======== EXTRACTED RECORDS ========
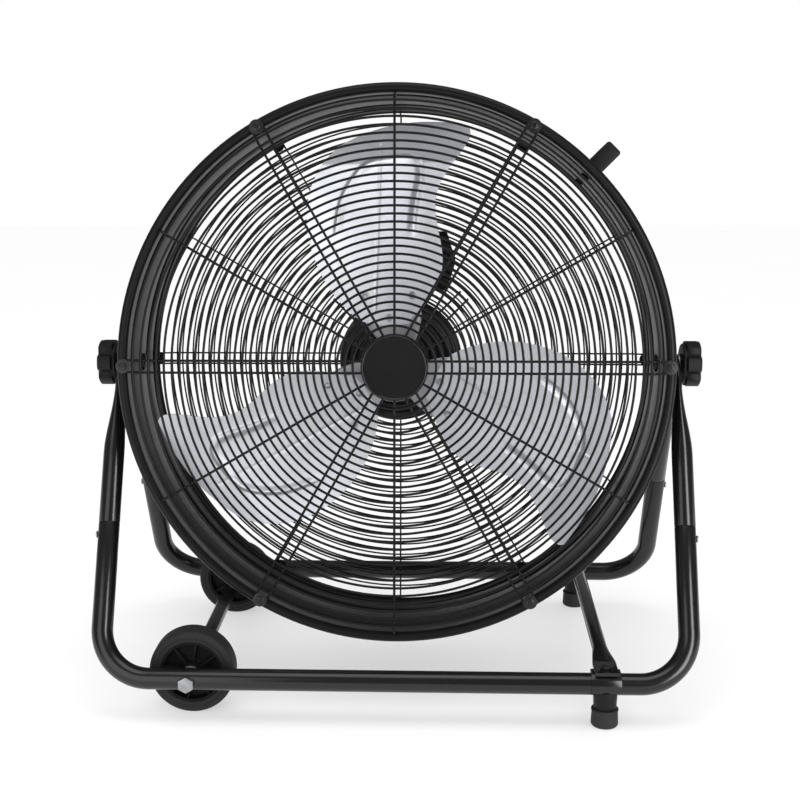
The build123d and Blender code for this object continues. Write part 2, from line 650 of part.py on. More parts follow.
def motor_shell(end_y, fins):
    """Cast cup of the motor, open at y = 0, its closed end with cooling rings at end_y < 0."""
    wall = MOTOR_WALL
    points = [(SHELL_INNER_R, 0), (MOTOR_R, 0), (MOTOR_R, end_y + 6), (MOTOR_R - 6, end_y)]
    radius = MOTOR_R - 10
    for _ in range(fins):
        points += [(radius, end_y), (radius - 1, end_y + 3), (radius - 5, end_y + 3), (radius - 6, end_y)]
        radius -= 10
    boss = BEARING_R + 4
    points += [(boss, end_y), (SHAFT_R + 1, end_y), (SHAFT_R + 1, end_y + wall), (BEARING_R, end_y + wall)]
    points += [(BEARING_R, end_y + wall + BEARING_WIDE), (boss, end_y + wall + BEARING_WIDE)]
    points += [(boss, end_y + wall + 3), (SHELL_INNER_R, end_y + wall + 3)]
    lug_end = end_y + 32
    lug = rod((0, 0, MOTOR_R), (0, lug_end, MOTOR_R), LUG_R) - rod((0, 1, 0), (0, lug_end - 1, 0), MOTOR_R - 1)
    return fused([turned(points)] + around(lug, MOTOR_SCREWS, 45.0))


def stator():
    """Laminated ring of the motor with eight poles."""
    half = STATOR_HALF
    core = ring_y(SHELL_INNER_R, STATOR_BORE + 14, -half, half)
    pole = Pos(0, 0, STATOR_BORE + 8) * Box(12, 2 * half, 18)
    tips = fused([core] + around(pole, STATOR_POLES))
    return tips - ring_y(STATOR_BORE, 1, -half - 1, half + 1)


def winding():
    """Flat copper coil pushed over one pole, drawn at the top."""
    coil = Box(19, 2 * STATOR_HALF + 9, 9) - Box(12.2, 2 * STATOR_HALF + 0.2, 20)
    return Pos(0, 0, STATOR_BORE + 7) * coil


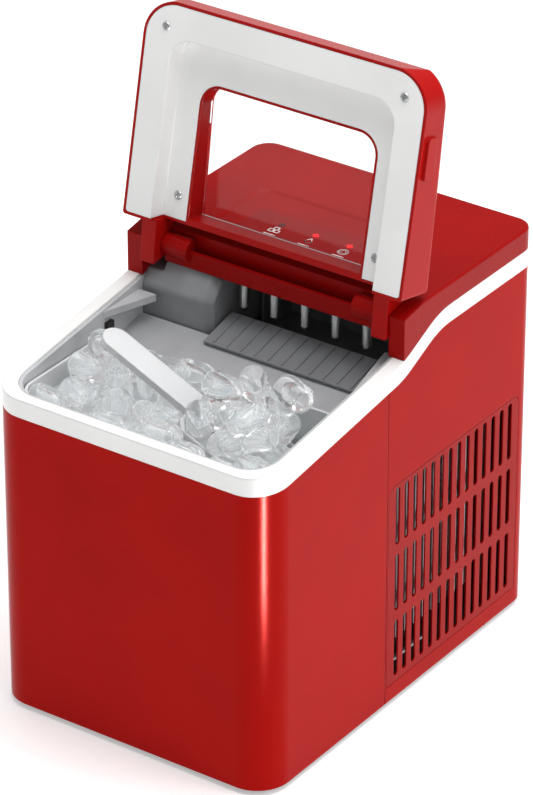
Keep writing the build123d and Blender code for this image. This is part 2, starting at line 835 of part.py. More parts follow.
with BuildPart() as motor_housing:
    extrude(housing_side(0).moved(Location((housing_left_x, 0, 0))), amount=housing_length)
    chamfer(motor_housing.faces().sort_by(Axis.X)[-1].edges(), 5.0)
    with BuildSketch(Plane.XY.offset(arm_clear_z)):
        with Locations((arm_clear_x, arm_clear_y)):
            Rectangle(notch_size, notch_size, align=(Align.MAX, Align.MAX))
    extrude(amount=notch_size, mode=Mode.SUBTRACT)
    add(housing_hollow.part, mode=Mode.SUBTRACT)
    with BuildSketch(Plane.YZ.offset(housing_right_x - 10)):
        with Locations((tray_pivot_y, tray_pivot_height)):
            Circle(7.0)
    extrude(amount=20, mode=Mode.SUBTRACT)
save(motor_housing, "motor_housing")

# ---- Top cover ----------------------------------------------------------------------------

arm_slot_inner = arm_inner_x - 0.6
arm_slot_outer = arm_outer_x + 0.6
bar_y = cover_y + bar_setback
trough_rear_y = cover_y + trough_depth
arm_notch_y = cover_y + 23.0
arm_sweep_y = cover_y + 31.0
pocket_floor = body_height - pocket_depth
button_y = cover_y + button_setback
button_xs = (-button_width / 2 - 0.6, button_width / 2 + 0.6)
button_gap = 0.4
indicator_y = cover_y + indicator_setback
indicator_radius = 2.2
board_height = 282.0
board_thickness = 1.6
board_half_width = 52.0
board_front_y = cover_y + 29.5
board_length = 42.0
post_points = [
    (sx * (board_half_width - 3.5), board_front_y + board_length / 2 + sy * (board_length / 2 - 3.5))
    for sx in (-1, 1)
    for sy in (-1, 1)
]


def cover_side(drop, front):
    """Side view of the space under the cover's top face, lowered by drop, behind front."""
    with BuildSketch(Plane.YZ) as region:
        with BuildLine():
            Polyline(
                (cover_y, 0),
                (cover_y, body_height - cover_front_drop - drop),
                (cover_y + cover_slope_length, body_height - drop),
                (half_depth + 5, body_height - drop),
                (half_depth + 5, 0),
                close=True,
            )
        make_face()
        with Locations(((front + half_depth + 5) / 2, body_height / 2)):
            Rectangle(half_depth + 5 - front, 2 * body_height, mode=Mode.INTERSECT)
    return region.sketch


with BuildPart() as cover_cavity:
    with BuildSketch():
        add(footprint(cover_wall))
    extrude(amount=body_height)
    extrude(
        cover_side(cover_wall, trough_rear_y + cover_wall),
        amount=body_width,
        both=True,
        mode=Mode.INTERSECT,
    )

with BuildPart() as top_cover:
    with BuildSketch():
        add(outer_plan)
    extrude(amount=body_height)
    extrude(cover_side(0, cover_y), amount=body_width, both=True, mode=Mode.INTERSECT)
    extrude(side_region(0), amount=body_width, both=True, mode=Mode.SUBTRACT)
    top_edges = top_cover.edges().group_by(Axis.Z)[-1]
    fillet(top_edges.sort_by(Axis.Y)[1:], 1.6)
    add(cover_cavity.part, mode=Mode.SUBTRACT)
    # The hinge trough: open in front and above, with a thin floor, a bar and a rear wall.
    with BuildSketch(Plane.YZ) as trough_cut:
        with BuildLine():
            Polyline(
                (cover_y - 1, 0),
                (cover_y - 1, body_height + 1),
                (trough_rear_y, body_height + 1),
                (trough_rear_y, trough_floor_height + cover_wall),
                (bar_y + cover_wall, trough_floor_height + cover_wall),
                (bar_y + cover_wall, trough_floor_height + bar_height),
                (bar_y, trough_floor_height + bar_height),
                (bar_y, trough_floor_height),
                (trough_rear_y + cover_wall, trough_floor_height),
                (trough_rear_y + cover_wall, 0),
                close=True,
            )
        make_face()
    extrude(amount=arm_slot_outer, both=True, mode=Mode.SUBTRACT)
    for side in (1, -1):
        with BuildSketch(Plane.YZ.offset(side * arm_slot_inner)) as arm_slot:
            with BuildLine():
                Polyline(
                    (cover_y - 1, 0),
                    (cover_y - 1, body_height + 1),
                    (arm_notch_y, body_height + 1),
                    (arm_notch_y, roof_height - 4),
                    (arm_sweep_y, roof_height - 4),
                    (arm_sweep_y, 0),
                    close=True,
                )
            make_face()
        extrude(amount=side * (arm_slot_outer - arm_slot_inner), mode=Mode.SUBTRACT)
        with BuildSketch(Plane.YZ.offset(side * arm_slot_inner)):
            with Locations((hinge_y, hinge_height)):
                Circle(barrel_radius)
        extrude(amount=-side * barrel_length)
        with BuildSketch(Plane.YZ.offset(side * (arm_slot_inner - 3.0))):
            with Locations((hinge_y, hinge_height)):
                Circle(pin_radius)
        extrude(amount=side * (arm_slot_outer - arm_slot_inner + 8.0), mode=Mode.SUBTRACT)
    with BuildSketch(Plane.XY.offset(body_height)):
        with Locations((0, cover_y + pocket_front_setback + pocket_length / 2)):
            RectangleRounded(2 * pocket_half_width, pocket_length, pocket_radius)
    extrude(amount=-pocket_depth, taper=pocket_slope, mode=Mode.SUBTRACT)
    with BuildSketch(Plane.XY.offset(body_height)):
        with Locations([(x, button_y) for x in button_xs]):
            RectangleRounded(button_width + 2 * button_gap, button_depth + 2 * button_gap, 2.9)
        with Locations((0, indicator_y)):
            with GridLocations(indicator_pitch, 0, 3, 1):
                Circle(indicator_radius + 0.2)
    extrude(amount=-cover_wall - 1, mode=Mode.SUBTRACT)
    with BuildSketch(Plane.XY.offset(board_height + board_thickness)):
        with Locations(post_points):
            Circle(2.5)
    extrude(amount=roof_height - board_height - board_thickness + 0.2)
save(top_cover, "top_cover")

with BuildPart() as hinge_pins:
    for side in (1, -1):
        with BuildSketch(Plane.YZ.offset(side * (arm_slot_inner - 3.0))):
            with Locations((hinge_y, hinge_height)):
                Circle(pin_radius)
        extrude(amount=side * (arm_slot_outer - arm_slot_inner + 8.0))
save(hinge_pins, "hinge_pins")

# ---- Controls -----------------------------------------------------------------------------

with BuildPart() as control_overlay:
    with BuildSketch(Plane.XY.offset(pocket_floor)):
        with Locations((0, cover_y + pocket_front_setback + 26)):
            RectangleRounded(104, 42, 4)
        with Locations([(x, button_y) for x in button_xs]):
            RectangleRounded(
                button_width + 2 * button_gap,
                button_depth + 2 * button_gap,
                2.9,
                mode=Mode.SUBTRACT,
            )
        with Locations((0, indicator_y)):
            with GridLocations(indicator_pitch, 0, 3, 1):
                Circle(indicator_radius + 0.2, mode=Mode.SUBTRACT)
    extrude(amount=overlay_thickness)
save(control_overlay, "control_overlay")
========
======== EXTRACTED RECORDS ========
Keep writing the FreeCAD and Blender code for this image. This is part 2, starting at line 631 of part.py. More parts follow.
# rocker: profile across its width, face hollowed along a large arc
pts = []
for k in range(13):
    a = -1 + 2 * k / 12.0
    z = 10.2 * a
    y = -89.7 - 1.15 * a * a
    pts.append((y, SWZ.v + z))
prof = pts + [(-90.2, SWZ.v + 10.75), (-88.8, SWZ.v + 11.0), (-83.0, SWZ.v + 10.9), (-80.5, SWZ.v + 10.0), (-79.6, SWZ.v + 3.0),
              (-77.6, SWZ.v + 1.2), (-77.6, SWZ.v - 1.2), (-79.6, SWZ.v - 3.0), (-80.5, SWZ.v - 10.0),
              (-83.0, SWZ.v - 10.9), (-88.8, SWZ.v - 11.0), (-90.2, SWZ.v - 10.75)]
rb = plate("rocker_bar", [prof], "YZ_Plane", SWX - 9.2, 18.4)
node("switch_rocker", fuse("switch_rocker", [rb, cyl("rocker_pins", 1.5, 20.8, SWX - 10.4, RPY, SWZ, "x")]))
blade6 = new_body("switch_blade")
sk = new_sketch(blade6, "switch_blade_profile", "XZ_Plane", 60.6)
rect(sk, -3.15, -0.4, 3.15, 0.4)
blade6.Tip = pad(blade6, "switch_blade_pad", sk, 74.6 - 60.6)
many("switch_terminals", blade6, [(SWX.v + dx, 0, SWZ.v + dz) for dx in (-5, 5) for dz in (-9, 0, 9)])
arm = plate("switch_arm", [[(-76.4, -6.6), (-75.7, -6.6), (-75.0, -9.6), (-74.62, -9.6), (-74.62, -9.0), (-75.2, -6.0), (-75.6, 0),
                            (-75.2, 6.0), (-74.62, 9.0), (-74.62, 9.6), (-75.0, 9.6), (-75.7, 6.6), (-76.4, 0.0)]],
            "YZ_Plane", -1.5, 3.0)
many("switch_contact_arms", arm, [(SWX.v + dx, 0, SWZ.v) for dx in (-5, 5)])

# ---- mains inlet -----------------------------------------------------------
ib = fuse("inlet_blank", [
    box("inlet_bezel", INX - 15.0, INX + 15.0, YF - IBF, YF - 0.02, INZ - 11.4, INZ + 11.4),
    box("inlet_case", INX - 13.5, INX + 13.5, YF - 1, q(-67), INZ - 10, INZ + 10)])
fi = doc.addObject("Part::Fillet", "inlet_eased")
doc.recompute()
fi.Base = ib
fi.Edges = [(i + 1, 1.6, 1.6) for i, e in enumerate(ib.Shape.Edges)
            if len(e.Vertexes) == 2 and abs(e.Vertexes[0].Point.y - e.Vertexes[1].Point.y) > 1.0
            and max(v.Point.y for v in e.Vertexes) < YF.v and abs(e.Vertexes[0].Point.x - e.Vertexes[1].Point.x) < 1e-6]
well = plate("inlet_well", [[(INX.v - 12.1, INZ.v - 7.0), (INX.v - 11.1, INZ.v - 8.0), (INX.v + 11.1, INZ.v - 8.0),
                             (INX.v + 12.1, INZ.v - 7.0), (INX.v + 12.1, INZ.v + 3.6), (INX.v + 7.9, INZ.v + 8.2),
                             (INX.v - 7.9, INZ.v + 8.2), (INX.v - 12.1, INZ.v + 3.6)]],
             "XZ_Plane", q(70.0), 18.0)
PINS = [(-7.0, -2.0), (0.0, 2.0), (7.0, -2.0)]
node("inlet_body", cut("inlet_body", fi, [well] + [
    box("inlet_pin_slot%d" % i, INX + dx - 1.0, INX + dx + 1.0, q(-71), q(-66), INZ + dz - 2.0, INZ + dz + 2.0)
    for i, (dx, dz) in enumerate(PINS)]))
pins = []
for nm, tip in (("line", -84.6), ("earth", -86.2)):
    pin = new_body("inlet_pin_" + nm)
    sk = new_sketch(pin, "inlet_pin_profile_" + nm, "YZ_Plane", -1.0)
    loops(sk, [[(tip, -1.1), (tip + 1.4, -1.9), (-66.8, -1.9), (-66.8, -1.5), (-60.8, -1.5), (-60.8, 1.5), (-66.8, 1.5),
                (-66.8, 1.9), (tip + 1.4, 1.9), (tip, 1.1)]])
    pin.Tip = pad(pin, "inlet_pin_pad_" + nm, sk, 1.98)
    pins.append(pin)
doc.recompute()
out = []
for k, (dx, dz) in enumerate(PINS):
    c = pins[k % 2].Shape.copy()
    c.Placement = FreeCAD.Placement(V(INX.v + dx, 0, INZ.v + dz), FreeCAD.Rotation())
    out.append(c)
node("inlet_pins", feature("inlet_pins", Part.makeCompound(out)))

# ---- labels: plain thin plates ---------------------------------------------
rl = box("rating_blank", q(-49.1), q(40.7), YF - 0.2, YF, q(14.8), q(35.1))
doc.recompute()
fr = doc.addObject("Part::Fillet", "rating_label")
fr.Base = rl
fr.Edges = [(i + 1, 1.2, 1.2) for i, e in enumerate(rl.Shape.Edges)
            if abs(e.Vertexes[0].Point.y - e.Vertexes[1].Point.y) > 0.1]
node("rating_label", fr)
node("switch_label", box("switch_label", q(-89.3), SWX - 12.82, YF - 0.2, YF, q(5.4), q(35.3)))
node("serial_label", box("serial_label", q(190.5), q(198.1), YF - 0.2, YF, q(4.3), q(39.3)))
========
INSTRUCTION:
Transcribe precisely the lines between the one that contains "The build123d and Blender code for this object" and the one that contains "return tips - ring_y(STATOR_BORE, 1, -half", counting those two lines as part of the range.

TASK OUTPUT:
The build123d and Blender code for this object continues. Write part 2, from line 650 of part.py on. More parts follow.
def motor_shell(end_y, fins):
    """Cast cup of the motor, open at y = 0, its closed end with cooling rings at end_y < 0."""
    wall = MOTOR_WALL
    points = [(SHELL_INNER_R, 0), (MOTOR_R, 0), (MOTOR_R, end_y + 6), (MOTOR_R - 6, end_y)]
    radius = MOTOR_R - 10
    for _ in range(fins):
        points += [(radius, end_y), (radius - 1, end_y + 3), (radius - 5, end_y + 3), (radius - 6, end_y)]
        radius -= 10
    boss = BEARING_R + 4
    points += [(boss, end_y), (SHAFT_R + 1, end_y), (SHAFT_R + 1, end_y + wall), (BEARING_R, end_y + wall)]
    points += [(BEARING_R, end_y + wall + BEARING_WIDE), (boss, end_y + wall + BEARING_WIDE)]
    points += [(boss, end_y + wall + 3), (SHELL_INNER_R, end_y + wall + 3)]
    lug_end = end_y + 32
    lug = rod((0, 0, MOTOR_R), (0, lug_end, MOTOR_R), LUG_R) - rod((0, 1, 0), (0, lug_end - 1, 0), MOTOR_R - 1)
    return fused([turned(points)] + around(lug, MOTOR_SCREWS, 45.0))


def stator():
    """Laminated ring of the motor with eight poles."""
    half = STATOR_HALF
    core = ring_y(SHELL_INNER_R, STATOR_BORE + 14, -half, half)
    pole = Pos(0, 0, STATOR_BORE + 8) * Box(12, 2 * half, 18)
    tips = fused([core] + around(pole, STATOR_POLES))
    return tips - ring_y(STATOR_BORE, 1, -half - 1, half + 1)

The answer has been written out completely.